### Information shown
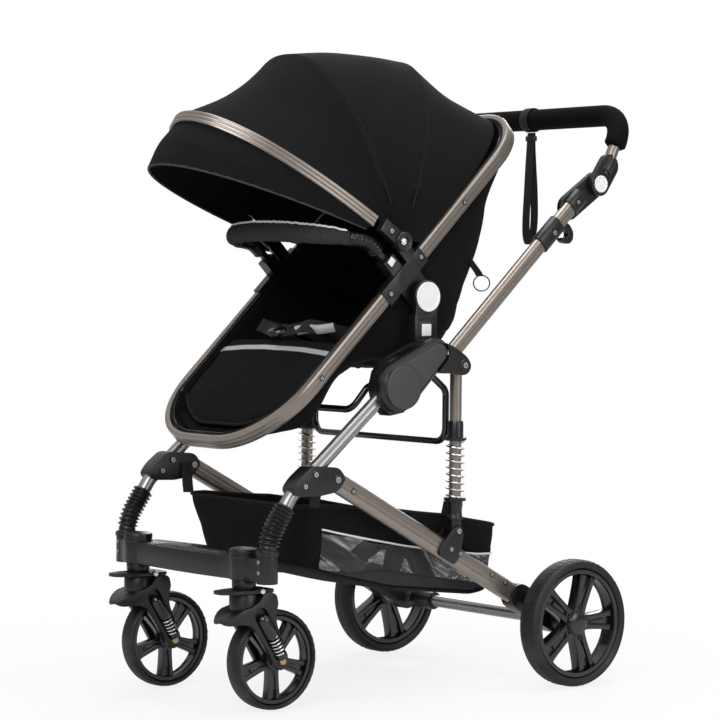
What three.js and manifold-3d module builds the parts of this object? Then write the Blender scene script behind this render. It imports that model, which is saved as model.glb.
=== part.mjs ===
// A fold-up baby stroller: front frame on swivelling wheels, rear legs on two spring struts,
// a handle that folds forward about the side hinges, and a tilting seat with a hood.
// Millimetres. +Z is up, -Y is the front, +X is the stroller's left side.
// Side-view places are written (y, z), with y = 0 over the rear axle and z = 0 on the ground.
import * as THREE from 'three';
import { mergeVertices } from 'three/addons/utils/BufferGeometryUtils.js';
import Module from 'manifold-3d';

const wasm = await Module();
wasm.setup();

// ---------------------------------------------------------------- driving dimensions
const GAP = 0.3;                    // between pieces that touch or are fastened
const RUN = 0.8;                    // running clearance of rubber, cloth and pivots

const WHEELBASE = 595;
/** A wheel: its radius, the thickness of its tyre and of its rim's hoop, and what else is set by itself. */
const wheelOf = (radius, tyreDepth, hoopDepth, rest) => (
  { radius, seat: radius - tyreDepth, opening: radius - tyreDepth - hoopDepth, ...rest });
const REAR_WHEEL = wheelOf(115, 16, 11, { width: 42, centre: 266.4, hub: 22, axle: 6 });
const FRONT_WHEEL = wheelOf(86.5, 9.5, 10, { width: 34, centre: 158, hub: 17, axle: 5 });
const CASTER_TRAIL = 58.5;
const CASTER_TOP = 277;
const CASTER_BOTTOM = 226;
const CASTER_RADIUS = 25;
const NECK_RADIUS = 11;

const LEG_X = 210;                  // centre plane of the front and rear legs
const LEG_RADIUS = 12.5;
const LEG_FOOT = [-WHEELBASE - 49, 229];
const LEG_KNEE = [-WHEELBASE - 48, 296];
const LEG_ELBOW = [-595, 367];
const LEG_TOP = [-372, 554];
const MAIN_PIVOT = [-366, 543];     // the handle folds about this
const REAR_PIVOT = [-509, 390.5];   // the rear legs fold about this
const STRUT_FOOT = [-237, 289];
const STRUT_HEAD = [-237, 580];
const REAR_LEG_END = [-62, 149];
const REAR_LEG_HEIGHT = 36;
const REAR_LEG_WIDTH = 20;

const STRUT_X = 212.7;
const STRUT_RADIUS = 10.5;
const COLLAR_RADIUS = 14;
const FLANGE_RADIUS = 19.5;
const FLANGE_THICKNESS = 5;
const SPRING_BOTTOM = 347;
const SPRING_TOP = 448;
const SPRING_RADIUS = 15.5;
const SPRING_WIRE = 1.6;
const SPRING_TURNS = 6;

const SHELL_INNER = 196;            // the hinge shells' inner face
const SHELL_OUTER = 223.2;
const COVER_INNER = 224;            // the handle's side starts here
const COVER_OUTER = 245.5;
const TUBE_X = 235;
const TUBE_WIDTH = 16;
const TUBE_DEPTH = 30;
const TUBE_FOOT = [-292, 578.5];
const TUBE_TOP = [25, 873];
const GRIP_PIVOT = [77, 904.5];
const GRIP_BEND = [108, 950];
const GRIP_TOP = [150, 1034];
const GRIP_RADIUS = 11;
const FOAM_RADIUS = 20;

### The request
Please print exactly what appears from the first line of the data through the line with "const RUN = 0.8;", including both of those lines and nothing past them.

### Task solution
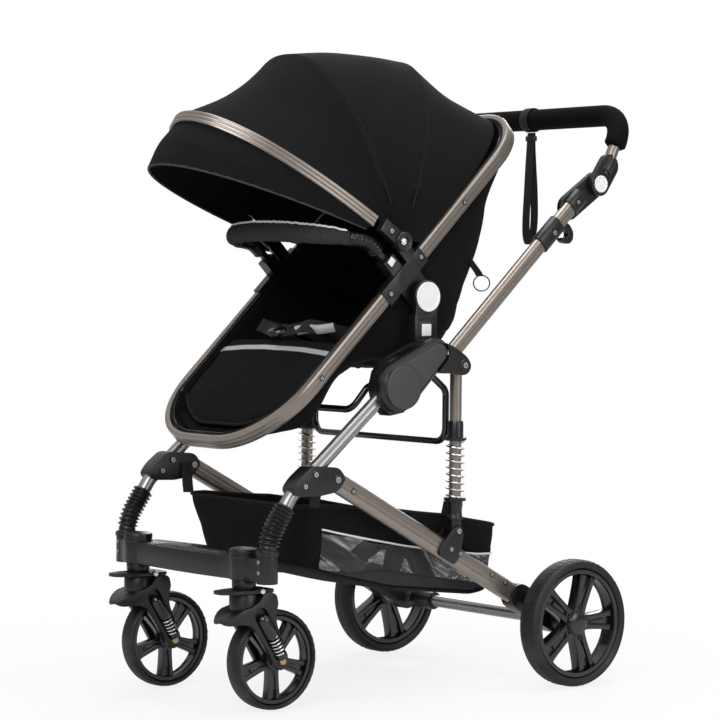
What three.js and manifold-3d module builds the parts of this object? Then write the Blender scene script behind this render. It imports that model, which is saved as model.glb.
=== part.mjs ===
// A fold-up baby stroller: front frame on swivelling wheels, rear legs on two spring struts,
// a handle that folds forward about the side hinges, and a tilting seat with a hood.
// Millimetres. +Z is up, -Y is the front, +X is the stroller's left side.
// Side-view places are written (y, z), with y = 0 over the rear axle and z = 0 on the ground.
import * as THREE from 'three';
import { mergeVertices } from 'three/addons/utils/BufferGeometryUtils.js';
import Module from 'manifold-3d';

const wasm = await Module();
wasm.setup();

// ---------------------------------------------------------------- driving dimensions
const GAP = 0.3;                    // between pieces that touch or are fastened
const RUN = 0.8;                    // running clearance of rubber, cloth and pivots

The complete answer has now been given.